Problem details >> Print again only this span: the line with "Write the FreeCAD", the line with "from FreeCAD import Vector", and all lines between them, exactly as given.

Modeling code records
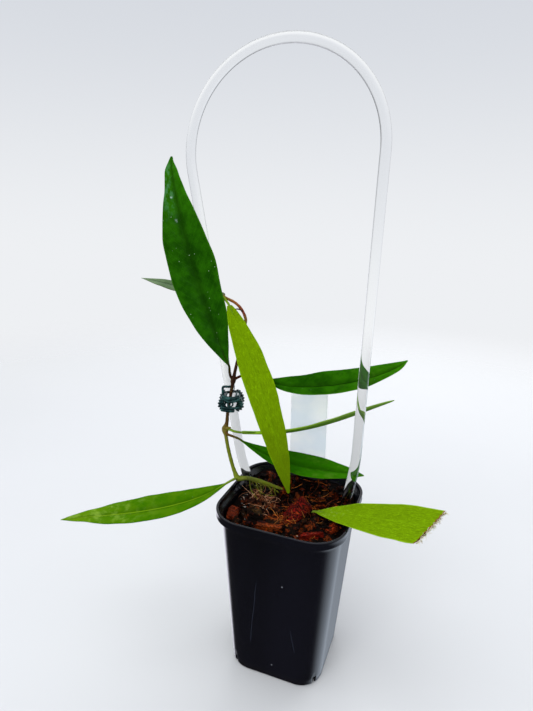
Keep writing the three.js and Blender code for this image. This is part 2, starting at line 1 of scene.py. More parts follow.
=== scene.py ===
import math
import bmesh
import bpy
import numpy as np
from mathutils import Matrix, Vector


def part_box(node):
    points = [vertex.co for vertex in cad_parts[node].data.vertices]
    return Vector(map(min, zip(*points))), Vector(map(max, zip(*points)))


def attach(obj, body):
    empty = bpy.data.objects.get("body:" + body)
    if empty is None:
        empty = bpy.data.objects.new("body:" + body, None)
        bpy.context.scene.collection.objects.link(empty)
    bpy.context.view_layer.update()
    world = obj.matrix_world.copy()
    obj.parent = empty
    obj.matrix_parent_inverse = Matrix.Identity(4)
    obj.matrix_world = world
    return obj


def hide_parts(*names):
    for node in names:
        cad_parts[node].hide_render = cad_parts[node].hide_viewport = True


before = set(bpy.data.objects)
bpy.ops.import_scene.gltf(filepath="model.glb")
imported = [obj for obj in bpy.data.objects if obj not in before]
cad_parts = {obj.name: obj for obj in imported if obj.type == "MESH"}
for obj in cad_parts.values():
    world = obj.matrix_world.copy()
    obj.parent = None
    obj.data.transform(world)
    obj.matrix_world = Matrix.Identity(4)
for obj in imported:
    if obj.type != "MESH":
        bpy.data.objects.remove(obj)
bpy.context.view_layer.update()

# ---------------------------------------------------------------- pot
# A small square nursery pot with round corners, injection moulded in thin glossy black plastic.
# It tapers to its base, has a turned band round the rim, and one drain slot at each base corner.
MM = 0.001
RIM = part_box("pot")[1][2] / MM          # height of the rim above the table, in millimetres

POT_WALL, POT_FLOOR = 0.8, 1.6
BAND_HALF, BAND_CORNER, BAND_HEIGHT, BAND_WALL = 35.0, 18.0, 4.4, 1.5
BAND_ROUND, LIP_ROUND, LIP_INNER = 0.5, 0.6, 0.9
BAND_INSIDE_TOP, BAND_INSIDE_DROP, BAND_INSIDE_FOOT = 1.1, 4.2, 5.3     # below the rim
WALL_TOP_HALF, WALL_TOP_CORNER = 32.3, 16.5
BASE_HALF, BASE_CORNER, HEEL = 25.9, 12.5, 1.2
SLOT_WIDTH, SLOT_HEIGHT, SLOT_LENGTH, SLOT_OFFSET, SLOT_INWARD = 2.3, 5.0, 8.0, 1.8, 1.5
SCUFFS = ((-0.0137, 0.0955, 0.022, 0.068), (0.0173, -0.164, 0.024, 0.042))     # x at the base, slope, low, high


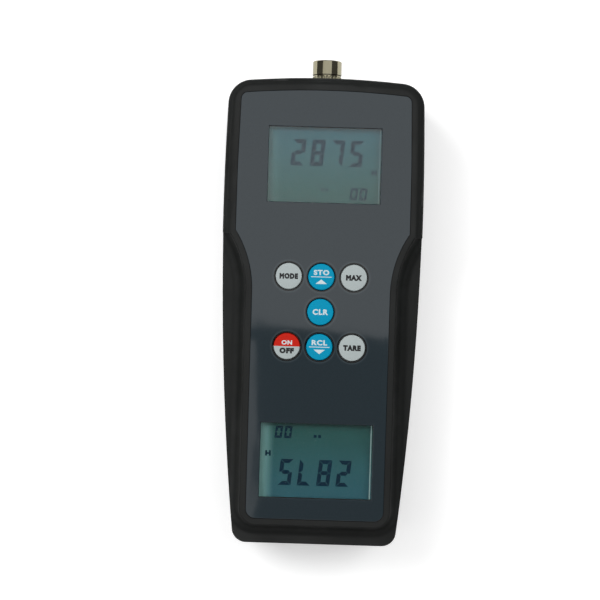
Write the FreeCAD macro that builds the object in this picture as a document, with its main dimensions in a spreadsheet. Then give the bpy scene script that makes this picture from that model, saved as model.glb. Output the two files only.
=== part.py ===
import FreeCAD, Part
import math
import os
import re
import Sketcher
from FreeCAD import Vector

# Handheld force gauge, lying on its back. Millimetres.
# +X is right as the user reads it, +Y points to the load-cell socket, +Z out of the front face.
# The origin is the middle of the flat back face.

doc = FreeCAD.newDocument("force_gauge")

# Driving dimensions. Each is a plain number in the sheet, under its own name.
SIZES = {
    # case outline: barrel sides, arched top end, straight bottom end
    "case_length": 189.0, "case_width": 81.0, "case_depth": 38.0, "front_depth": 19.0,
    "side_radius": 1200.0, "widest_from_top": 55.0, "top_radius": 350.0,
    "top_corner": 10.0, "bottom_corner": 6.0, "wall": 2.2, "face_wall": 2.4, "back_wall": 2.4,
    "side_draft": 1.5, "front_round": 4.0, "back_round": 3.0,
    # grip scoop: the plateau that it leaves, and its own section
    "plateau_half": 30.3, "waist_radius": 42.0, "waist_start": 8.2, "plateau_corner": 6.5,
    "bottom_ledge": 9.1, "scoop_end": 31.3, "scoop_lip": 0.8, "scoop_lip_drop": 0.78,
    "scoop_wall": 1.6, "scoop_hollow": 7.0, "scoop_fall": 8.0, "scoop_reach": 16.0,
    "scoop_sweep": 66.0, "cutter_rise": 1.0,
    # lip and groove round the joint of the two covers
    "lip_width": 1.0, "lip_height": 1.4, "lip_gap": 0.1,
    # film on the face
    "overlay_recess": 0.6, "overlay_thick": 0.35, "overlay_gap": 0.15, "overlay_rim": 2.7,
    "overlay_side": 5.7, "overlay_corner": 2.6,
    # the two display windows and what lies behind them
    "window_from_end": 35.3, "window_width": 45.0, "window_height": 30.0, "lens_margin": 1.4,
    "lens_thick": 1.2, "fit_gap": 0.1, "glass_width": 50.0, "glass_height": 36.0,
    "glass_thick": 2.8, "glass_drop": 0.3, "light_width": 49.4, "light_height": 29.0,
    "light_thick": 2.2, "strip_length": 46.0, "strip_width": 1.8, "strip_gap": 0.3,
    "frame_wall": 1.4, "frame_gap": 0.2, "frame_floor": 0.8, "frame_drop": 0.5,
    # keys
    "key_diameter": 10.4, "key_hole_gap": 0.35, "key_flange": 12.3, "key_flange_thick": 1.0,
    "key_proud": 0.7, "key_edge": 0.4, "key_stem": 3.6, "key_pitch_across": 13.0,
    "key_pitch_along": 14.0, "key_row_middle": 0.6, "key_travel": 0.5,
    "switch_size": 6.0, "switch_height": 3.4, "plunger_diameter": 3.3, "plunger_sunk": 0.8,
    "plunger_out": 1.2, "running_gap": 0.05,
    # circuit board, as far below the inside of the face as board_drop
    "board_drop": 7.6, "board_thick": 1.6, "board_gap": 1.0, "board_wide_in": 7.5,
    "board_from_bottom": 15.25, "board_from_top": 16.75, "board_step": 38.0,
    "board_step_rise": 8.0, "board_screw_in": 3.6, "board_screw_off_frame": 9.1,
    "board_boss": 5.2, "board_screw": 2.4, "board_screw_head": 4.4,
    "board_screw_head_thick": 1.5, "board_screw_length": 7.5,
    # case screws
    "screw_in": 8.0, "screw_from_top": 11.75, "screw_off_rail": 4.75, "screw_from_bottom": 33.25,
    "screw": 3.0, "screw_clear": 3.4, "screw_head": 5.6, "screw_head_thick": 2.2,
    "screw_bore": 6.2, "screw_bore_depth": 8.0, "screw_bite": 4.5, "boss": 8.0,
    "pilot_gap": 0.05, "pilot_room": 0.3,
    # load-cell socket
    "socket_diameter": 12.0, "socket_out": 8.4, "socket_bore": 9.6, "socket_bore_depth": 5.2,
    "socket_neck": 10.6, "socket_neck_length": 6.0, "spot_depth": 0.15, "spot_gap": 0.3,
    "insulator_length": 9.0, "contact_diameter": 1.5, "contact_circle": 4.8,
    "contact_tail": 2.5, "nut_across": 13.0, "nut_thick": 2.6, "washer_diameter": 15.0,
    "washer_thick": 0.6, "wire_diameter": 1.0, "wire_bend": 3.0, "wire_reach": 9.5,
    "wire_step": 2.5,
    "socket_edge": 0.5, "flat_gap": 0.2,
    # battery bay and its sliding door
    "cell_diameter": 10.5, "cell_length": 44.5, "cell_nub": 3.8, "cell_nub_length": 0.8,
    "cell_pitch": 10.8, "bay_length": 52.0, "bay_from_bottom": 13.25, "bay_side_gap": 0.7,
    "bay_clear": 0.3, "bay_wall": 1.6, "door_thick": 2.2, "door_half": 23.2, "door_flange": 1.4,
    "door_flange_thick": 1.1, "door_gap": 0.15, "door_above_bay": 2.6, "rail_wall": 2.0,
    "rail_roof": 1.4, "plate_thick": 0.5, "plate_width": 7.0, "plate_height": 8.0,
    "ridge_from_end": 9.0, "ridge_width": 1.2, "ridge_depth": 0.5, "ridge_pitch": 2.6,
    "ridge_count": 5, "leaf_free": 2.0,
}

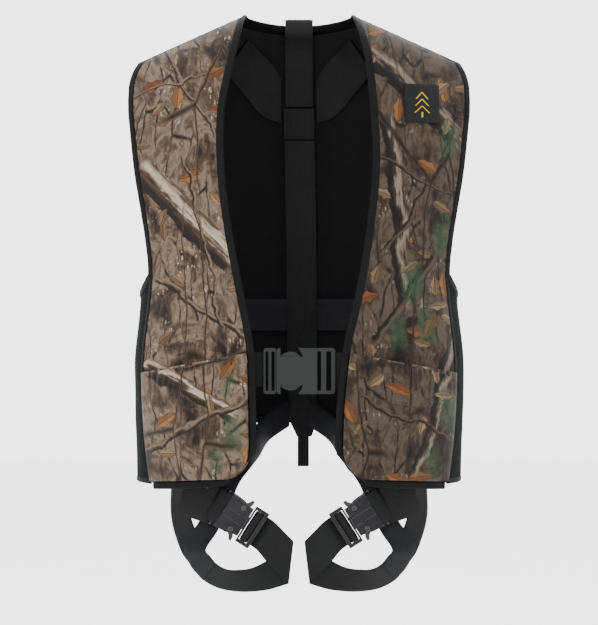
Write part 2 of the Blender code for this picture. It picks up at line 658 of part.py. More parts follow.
def hang_moving_pieces():
    hang(["tether_strap"], axis_empty("tether_axis", TETHER_AXIS))
    hang(["waist_belt_r", "waist_arm_top", "waist_arm_low"], bpy.data.objects["waist_buckle_plug"])
    fixed = ("strap_outer", "strap_tail", "strap_loop", "strap_front", "buckle_base", "buckle_cover",
             "rivet_upper",
             "rivet_lower", "spring", "lever_upper", "lever_lower", "tongue")
    for tag in SIDES:
        hang([f"leg_{word}_{tag}" for word in fixed], axis_empty(f"leg_axis_{tag}", LEG_AXIS))
        hang([f"leg_friction_bar_{tag}"], bpy.data.objects[f"leg_tongue_{tag}"])


def main():
    clear_scene()
    make_back()
    make_harness()
    make_tether()
    make_waist_buckle()
    for tag, side in SIDES.items():
        make_cloth(tag, side)
        make_leg_buckle(tag, side)
        make_leg_webbing(tag, side)
    hang_moving_pieces()


main()
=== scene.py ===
"""Looks of the safety harness vest: cloth, print, webbing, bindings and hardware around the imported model."""

import math

import bmesh
import bpy
import numpy as np
from mathutils import Matrix, Vector


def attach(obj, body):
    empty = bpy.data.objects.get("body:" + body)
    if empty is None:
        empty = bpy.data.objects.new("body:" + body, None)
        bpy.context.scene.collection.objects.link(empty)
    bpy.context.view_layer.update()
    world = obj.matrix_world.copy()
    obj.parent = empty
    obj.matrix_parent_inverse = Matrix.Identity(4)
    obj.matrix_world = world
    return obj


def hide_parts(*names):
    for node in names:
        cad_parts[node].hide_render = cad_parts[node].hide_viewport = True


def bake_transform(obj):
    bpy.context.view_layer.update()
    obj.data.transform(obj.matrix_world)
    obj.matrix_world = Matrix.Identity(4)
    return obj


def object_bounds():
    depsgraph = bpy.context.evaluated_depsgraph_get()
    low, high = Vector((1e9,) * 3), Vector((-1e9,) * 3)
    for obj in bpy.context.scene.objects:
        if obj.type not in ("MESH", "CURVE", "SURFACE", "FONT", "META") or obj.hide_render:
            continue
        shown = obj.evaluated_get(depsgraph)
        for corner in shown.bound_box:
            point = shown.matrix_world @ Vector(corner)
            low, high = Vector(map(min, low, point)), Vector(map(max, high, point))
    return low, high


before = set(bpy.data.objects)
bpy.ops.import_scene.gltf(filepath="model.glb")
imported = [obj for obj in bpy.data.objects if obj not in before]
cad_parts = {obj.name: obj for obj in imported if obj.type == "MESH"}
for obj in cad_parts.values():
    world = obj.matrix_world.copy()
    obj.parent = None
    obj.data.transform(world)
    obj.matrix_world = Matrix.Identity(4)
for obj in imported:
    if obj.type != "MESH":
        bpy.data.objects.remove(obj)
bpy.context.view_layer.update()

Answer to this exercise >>
Write the FreeCAD macro that builds the object in this picture as a document, with its main dimensions in a spreadsheet. Then give the bpy scene script that makes this picture from that model, saved as model.glb. Output the two files only.
=== part.py ===
import FreeCAD, Part
import math
import os
import re
import Sketcher
from FreeCAD import Vector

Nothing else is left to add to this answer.